2 Timothy 2:14 . . . avoid disputing about words which does no good, but only ruins the hearers.
Titus 3:9-11 But avoid stupid controversies, genealogies, dissensions, and quarrels over the law, for they are unprofitable and futile. As for a man who is factious, after admonishing him once or twice, have nothing more to do with him, knowing that such a person is perverted and sinful; he is self-condemned.
Romans 16:17 Mark them which cause divisions and offences contrary to the doctrine ye have learned; and avoid them.
2 Timothy 2:23 Have nothing to do with stupid, senseless controversies; you know that they breed quarrels.
1 Timothy 6:3-5 If anyone teaches otherwise and does not agree with the sound words of our Lord Jesus Christ and the teaching which accords with godliness, he is puffed up with conceit, he knows nothing; he has a morbid craving for controversy and for disputes about words, which produce envy, dissension, slander, base suspicions, and wrangling among men who are depraved in mind and bereft of the truth, imagining that godliness is a means of gain.
There are tons of passages with biblical rebukes.
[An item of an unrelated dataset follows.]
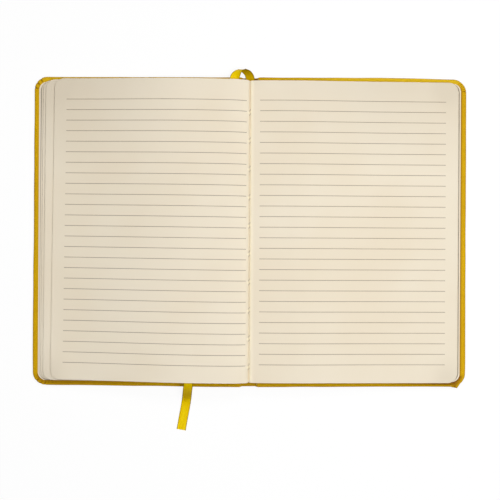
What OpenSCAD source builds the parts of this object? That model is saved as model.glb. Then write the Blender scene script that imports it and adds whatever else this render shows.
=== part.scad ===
// Hardcover ruled notebook lying open at its middle, face up.
// Origin: centre of the spine's underside. X runs across the spread, Y towards the head, Z up.

/* [Cover] */
// Width of the open cover, fore edge to fore edge
cover_w = 294; // [260:1:330]
// Height of the cover, head to tail
cover_h = 210; // [190:1:240]
// Corner radius of the cover
cover_corner = 9; // [6:0.5:12]
// Distance from the pages' glued back to the hinge line on each side
spine_clearance = 0.7; // [0.5:0.1:2]
// Thickness of the yellow covering material
skin_t = 0.7; // [0.5:0.1:0.9]
// Thickness of the two greyboards
board_t = 1.8; // [1.4:0.1:2.4]
// Gap between a hinge line and the board beside it
hinge_gap = 0.5; // [0.3:0.1:1.5]
// Width of the covering turned in over the boards
turn_in_w = 12; // [8:0.5:18]
// Thickness of the pared turn-in
turn_in_t = 0.4; // [0.3:0.05:0.6]
// Distance from a hinge line to the card strip that stiffens the spine
stiffener_gap = 1; // [0.5:0.1:2]
// Thickness of that card strip
stiffener_t = 0.5; // [0.3:0.1:0.6]

/* [Endpapers] */
// Thickness of the paper pasted to the inside of each board
pastedown_t = 0.2; // [0.15:0.05:0.3]
// Cover left showing around the pastedown
pastedown_margin = 3.5; // [2.5:0.25:5]
// Thickness of the flyleaf under the pages
flyleaf_t = 0.15; // [0.1:0.05:0.3]
// Air between a pastedown and the flyleaf on it
flyleaf_air = 0.1; // [0.05:0.05:0.3]

/* [Pages] */
// Cover that stands out past the pages at the head and at the tail
square_w = 3.5; // [3:0.25:5]
// Corner radius of the pages
leaf_corner = 6.2; // [5:0.1:11]
// Bundles of leaves that part from each other in each half
bundles = 4; // [3:1:5]
// Thickness of one bundle
bundle_t = 1; // [0.8:0.05:1.2]
// Half of the open groove at the middle fold
fold_half = 0.3; // [0.3:0.05:0.5]
// Depth of the middle fold below the right page's swell
fold_depth = 3.3; // [2.5:0.1:4]
// Rise of the left pages' swell above their fore edge
left_swell = 9.2; // [6:0.1:14]
// Distance of that swell from the middle fold
left_crown_x = 33; // [28:1:40]
// Air between the left bundles at the fore edge
left_air = 0.45; // [0.1:0.05:0.6]
// Inset of the lowest left bundle from the cover's fore edge
left_inset = 4.4; // [3.8:0.2:6]
// Step from each left bundle to the next at the fore edge
left_setback = 2.5; // [1:0.1:3.5]
// Further step to the topmost left bundle
left_top_step = 2.4; // [0:0.1:6]
// Turn of the topmost left bundle on the others, in degrees
left_skew = 0.6; // [0:0.1:0.8]
// Rise of the right pages' swell above their fore edge
right_swell = 5.7; // [3:0.1:10]
// Distance of that swell from the middle fold
right_crown_x = 30; // [28:1:42]
// Air between the right bundles at the fore edge
right_air = 0.05; // [0.05:0.05:0.2]
// Inset of the lowest right bundle from the cover's fore edge
right_inset = 4; // [3.8:0.2:6]
// Step from each right bundle to the next at the fore edge
right_setback = 0.8; // [0.4:0.1:1.5]

/* [Ruling] */
// Distance between printed lines
line_pitch = 7.1; // [5:0.1:10]
// Width of a printed line
line_w = 0.3; // [0.2:0.05:0.5]
// Thickness given to the printed film
ink_t = 0.06; // [0.04:0.02:0.1]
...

According to your mentality, you would have to say that all of them are sinful and improper and unethical. For example:
Philippians 3:17-19 Brethren, join in imitating me, and mark those who so live as you have an example in us. For many, of whom I have often told you and now tell you even with tears, live as enemies of the cross of Christ. Their end is destruction, their god is the belly, and they glory in their shame, with minds set on earthly things.
I am telegraphing that I believe you will be disappointed in our discussion.
And that is why it’s doomed and I’ve already gotten out of it. Your choice.